30 Teams in 30 Days: Minnesota Twins Top 10 Prospects


1. Aaron Hicks, OF – Many scouts like Hicks’ arm when he was drafted, but the Twins gave him a shot in the outfield. His debut was pretty good. Last year was his first full season in the minors and he didn’t do bad. He’s very patient, which is great for a player of his age (19). He’s projected to have good power and good speed. In the field, he’s just as good; his arm is strong and his speed allows him to cover a lot of ground.

2. Wilson Ramos, C – Ramos is one of the under the radar catching prospects. He’s got raw power that should translate to actual power. He makes good contact and has decent speed (for a catcher). He does need to work on his walk and strikeout rates. He’s also solid defensively and shouldn’t move from behind the plate.

3. Kyle Gibson, P – Gibson is a little bit of a question mark due to a stress fracture in forearm right before last years draft; he was a top 5 pick prior to the injury and ended up being picked at 22. Gibson has a great 2 seam fastball and couple of developing breaking pitches. He’s projected as a 2-3 starter. He could move fast if the Twins feel he’s healthy.

4. Ben Revere, OF – Revere didn’t fare as well as people would hope this past year. He won’t hit for power, but has great speed. His stolen base rate is low for as good as his speed is. I’ve heard multiple people compare him to Juan Pierre, including the weak arm for center field. He could be up by the end of next year.

5. Danny Valencia, 3B – Valencia is a guy that does a lot, but nothing particularly well. He started slow every time he went to a new level, but eventually broke through. He’s good for 15-20 homers, which is low for third; he does have good contract though. His defense is a little questionable, so don’t be surprised if he ends up moving positions at some point.

6. Angel Morales, OF – Morales is a raw prospects – he’s probably got the best raw power in the system. He’s got plate discipline issues though; he had the lowest strikeout rate of his career in 2009 at 27.7%. He also doesn’t walk much. His speed is a plus; there are predictions of 20/20 potential. He can handle center, but will probably end up in right.
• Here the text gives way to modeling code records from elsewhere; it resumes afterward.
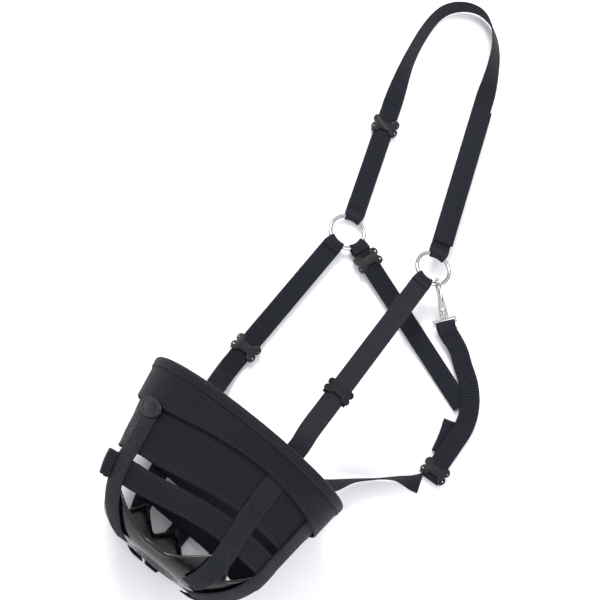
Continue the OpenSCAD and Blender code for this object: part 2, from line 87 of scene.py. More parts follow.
def half_w(s):
    straight = MOUTH - (MOUTH - WAIST) * s / STRAIGHT
    return np.where(s <= STRAIGHT, straight, BASE + (WAIST - BASE) * np.sqrt(1 - ratio(s) ** 2))


def profile_n(s):
    """How much of a step outwards goes across and how much goes down, at depth s."""
    arc = np.arcsin(ratio(s))
    across = np.where(s <= STRAIGHT, STRAIGHT, np.cos(arc) / (WAIST - BASE))
    down = np.where(s <= STRAIGHT, MOUTH - WAIST, np.sin(arc) / (DEPTH - STRAIGHT))
    size = np.hypot(across, down)
    return across / size, down / size


def on_table(x, y, z):
    c, s = math.cos(TIP), math.sin(TIP)
    return np.stack(np.broadcast_arrays(x, y * c - z * s, y * s + z * c + RIM_Z), -1)


def wall(s, t, off):
    """The point of the basket's wall at depth s, t degrees round and off outwards."""
    s, t, off = (np.asarray(v, float) for v in (s, t, off))
    across, down = profile_n(s)
    k = off * across
    c, n = np.cos(np.radians(t)), np.sin(np.radians(t))
    return on_table(LEAN * s / DEPTH - (half_w(s) + k) * c, -s - off * down, (half_w(s) * FLATNESS + k) * n)


def floor_point(a, t, off):
    c, n = np.cos(np.radians(t)), np.sin(np.radians(t))
    return on_table(LEAN - a * c, -DEPTH - np.asarray(off, float), a * FLATNESS * n)


def mm_angle(s, t):
    t = np.radians(t)
    return 180 / math.pi / (half_w(s) * np.hypot(np.sin(t), FLATNESS * np.cos(t)))


def depth_at(arc):
    return STRAIGHT + (DEPTH - STRAIGHT) * np.sin(np.radians(arc))


def strap_angle(k, s):
    return STRAP_T[k] + STRAP_DRIFT[k] * (np.maximum(s, 0) / DEPTH) ** 3


def wrap_gap(a, b):
    d = np.abs(a - b) % 360
    return np.minimum(d, 360 - d)


def swell(t, mid, half):
    return 0.5 + 0.5 * np.cos(np.pi * np.minimum(wrap_gap(t, mid) / half, 1))


def level(t, mid, half, soft):
    return 0.5 - 0.5 * np.cos(np.pi * np.clip((half + soft - wrap_gap(t, mid)) / soft, 0, 1))


def risen(t):
    """1 on the near and far sides, where the bands are pulled up towards the rim."""
    return np.maximum(level(t, 130, 12, 75), level(t, 280, 20, 60))


BAND_RISE = 17.0


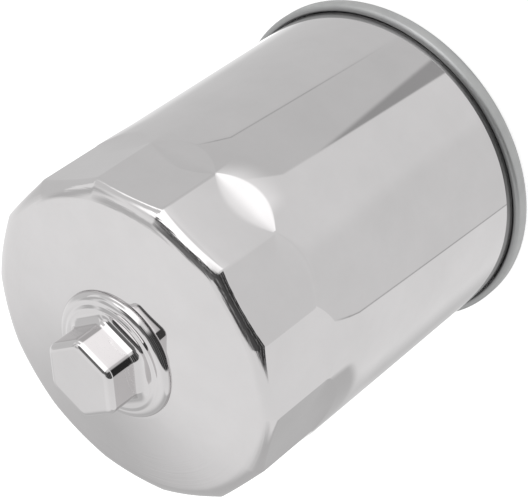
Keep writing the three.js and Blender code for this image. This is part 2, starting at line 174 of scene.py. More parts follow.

7. Miguel Sano, SS – In a year or 2, Sano could be at the top of this list. It’s hard to rank him since he’s so young and hasn’t made his pro debut. People are already questioning if he can stay at short, based off his size (6’3″, 200 lbs). John Sickels give him an upside of Miguel Cabrera, which is mighty high praise.

8. Joe Benson, OF – Benson has the tools to be a major leaguer, but he needs to translate those to skill. He’s developing nicely though. His power is starting to develop and his speed is pretty good. He needs to cut down on his strike outs and his contact rate is low. He’s got the arm to play all 3 outfield spots.

9. David Bromberg, P – Bromberg has had an up and down career in the minors. He struggled in 2008, but led the minors in strikeouts. Last year, he worked on his mechanics and lowered his ERA by more than a run; the result was the Twins Minor League Pitcher of the Year. He’s got a 90 MPH fastball, but doesn’t keep it down; he’ll need to work on his groundball rate to be successful.

10. Chris Parmelee, 1B – There is no question about Parmelee’s power; he can rake. He’s also very patient and will take a walk. It’s the remaining areas of his game that concern scouts. He can’t field very well, so he’s a DH in the making. If he can keep his power numbers up, he could move Jason Kubel back to the outfield by the end of the year.